I think OP is talking about the set of “spam phone numbers” stored on the server and looking at side channels based on what data is looked up by processing the query.

[lsh123]

Exactly, plain text phone number in the same db row

[jayd16]

Not sure if its implemented exactly like this but one could imagine that the server must use the client's public key to encrypt the database into a blob it can't decrypt. The encrypted input is used to read the encrypted blob in a way the server can't understand to construct a result the server cannot understand. The result blob is sent to the client which can decrypt it.

[vlovich123]

Yeah but as I wrote elsewhere, the DB isn’t a KV store of plain text numbers and their encrypted representation. Instead the entire database would be encrypted and you’d do set containment operations in encrypted space which wouldn’t /couldn’t leak anything about your query (modulo unexpected side channels in the design).

I don’t know how they do this efficiently and at scale with lots of updates, but maybe this database is kinda small to begin with anyway and the updates are reasonably cheap to process relative to how many spam numbers are out there.

[chipsrafferty]

That could only work if the server didn't have its own database copy. Not sure how a client would be able to provide the server with a database encrypted by the client.

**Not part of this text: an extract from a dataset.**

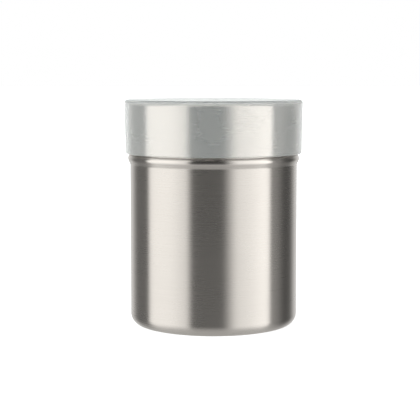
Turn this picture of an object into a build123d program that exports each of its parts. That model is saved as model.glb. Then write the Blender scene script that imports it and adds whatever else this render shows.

If the server can decrypt it, it's not really safe if you're assuming server is evil

[vlovich123]

The database isn’t secret here. The server indeed has its own copy - it would have to otherwise what is the client query resolving against. What’s secret is which phone numbers are contacting the client. So instead of sending the phone number to the server, you send an encrypted version of the phone numbers. This encrypted version is then checked against the encrypted database. This prevents the evil server from discovering the phone number the client is checking.

If you read the docs, a perfectly valid implementation is an HTTP request that sends the unencrypted database to the client which then checks the numbers locally - it achieves equivalent security priorities. The advantage here is that the database can be large enough to make distribution less practical than just doing a lookup per number and that’s where the HE comes in.

Remember: evil in a security context means someone trying to actively circumvent your protection guarantees, but you’re making an assumption that the database needs to be secret when it may not as the privacy and security guarantees are about the client’s information. Apple isn’t necessarily saying the database is secret since it’s just “this phone number is likely spam”. Of course, it’s possible that the server itself can’t even generate a valid query. It’s possible Apple designed it such that the query has to be generated on a valid Apple device to begin with (since it has a chain of trust to each device manufactured).

[j16sdiz]

The client don't have to do that.

That's the whole point of Homomorphic Encryption. There is a Wikipedia article for that.

https://en.wikipedia.org/wiki/Private_information_retrieval

[lsh123]

That’s not what I saw in the code but I didn’t spend much time so I might be wrong. I’ll check it more carefully later. But if this indeed is whole DB then it’s very limited use case.

[vlovich123]

It’s a lot more complicated because the phone numbers themselves are stored encrypted and there’s not a 1:1 mapping between encrypted representation and the mapping. So processing the query is actually blinding the evil server afaik.

[lsh123]

Evil server stores BOTH encrypted and plain text phone number in the same db row

[vlovich123]

There’s no single encrypted representation of a phone number. Rather the entire database is encrypted and the accesses performed by the HE algorithm would be randomly accessing the database in a way that wouldn’t leak anything. Now of course if you have billions of lookups a day maybe something does end up leaking because you’d be able to extract networks from data patterns (ie if the same number is contacting 100 numbers, the data access patterns might be the same) but it’s a lot more complicated than what you’re proposing and I wouldn’t be surprised if this is explicitly handled in the design of the feature.